New Hampshire’s historical heroes are, for the most part, somewhat flawed or, worse, erroneously credited to Vermont. The only President to come from New Hampshire, Franklin Pierce, favored states’ rights at exactly the worst time in American history to do so. Daniel Webster is a Granite Stater to be proud of, but unfortunately he moved permanently to Massachusetts halfway through his life. New Hampshire’s Revolutionary War hero, John Stark, is known mainly for his victory at the Battle of Bennington, Vermont. He’s also credited with New Hampshire’s official motto, “Live Free or Die,” of which New Hampshirites are rather defiantly proud while Vermonters and the national media enjoy it as the butt of jokes. (New Hampshire doesn’t think much of Vermont’s motto, “Freedom and Unity,” either. How can you have both? they ask.)

 

John Stark’s wife, Molly, is even more famous than her husband, but not in New Hampshire. Vermonters, inexplicably, seem inclined to name just about everything after her. There is a Molly Stark Trail, and there are Molly Stark schools, parks, gift shops (galore), streets, restaurants, and motels.

Vermont is proud it invented the first ski tow for downhill skiing (in 1934), while New Hampshire counters with its invention of the ski-mobile (1937). New Hampshire brags it has two Fortune 500 companies. Vermont brags it has none. And on it goes—each state always true to its character.

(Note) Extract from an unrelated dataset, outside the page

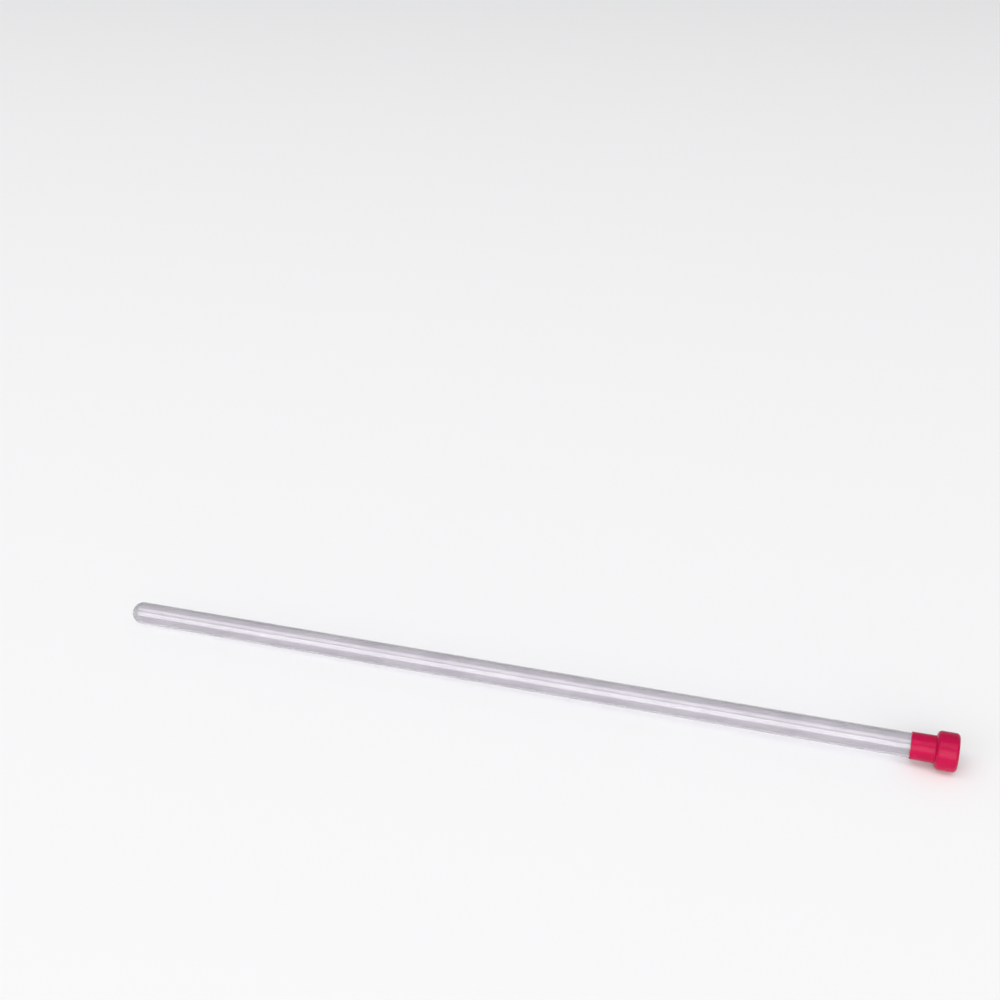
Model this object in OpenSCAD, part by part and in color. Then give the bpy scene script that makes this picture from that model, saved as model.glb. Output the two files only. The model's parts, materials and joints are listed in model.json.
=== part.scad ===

From time to time Vermont enjoys some modest national attention when someone sees “Champ,” a Loch Ness-type monster in Lake Champlain, or perhaps one of the state’s often-sighted-but-never-caught panthers. And its maple sugar/covered bridge image appears year in and year out in literature, advertisements, and even Bob Newhart’s old television show. But New Hampshire eclipses all of that—briefly—every four years when it holds the nation’s first presidential primary. For the weeks prior to that, New Hampshire is the center of attention in the nation—maybe even the world. And justifiably so, in the opinion of residents. “The state [of New Hampshire] is a better proving ground than most for an office seeker,” wrote Nancy Coffey Heffernan and Ann Page Stecker in their 1986 book New Hampshire, “because...the voters there are not over-awed by politicians seeking public office.”

It infuriates many outsiders, however, particularly members of the national media. The problem, I submit, stems from the fact they all arrive in New Hampshire thinking they’re coming to Vermont. Then, since they never bother to learn the differences between the two states, the incongruities inherent in their basic misconceptions of New Hampshire make them angry. New Hampshire doesn’t fit the story they’ve unconsciously written in their minds all their professional lives.

“New Hampshire is a fraud,” wrote Henry Alien in February 1988 in the Washington Post National Weekly. He went on to rant about the nation being held hostage to a state made up of “souvenir hustlers, backwoods cranks, motorcycle racing fans...and tax-dodging Massachusetts suburbanites who have conspired...to create an illusion of noble, upright, granite-charactered sentinels of liberty out of little more than a self-conscious collection of bad (if beautiful) land, summer people, second-growth woods full of junked cars and decaying aristocracy, lakes howling with speedboats, state liquor stores that are open on Sundays, and the most vicious state newspaper in America, the Manchester Union Leader.”

Poor fellow. Instead of finding Santa Claus in New Hampshire, as he was so sure he would, he found common, everyday reality. The covered bridges, maple syrup, Champ, and probably Santa Claus are over in Vermont, Mr. Allen.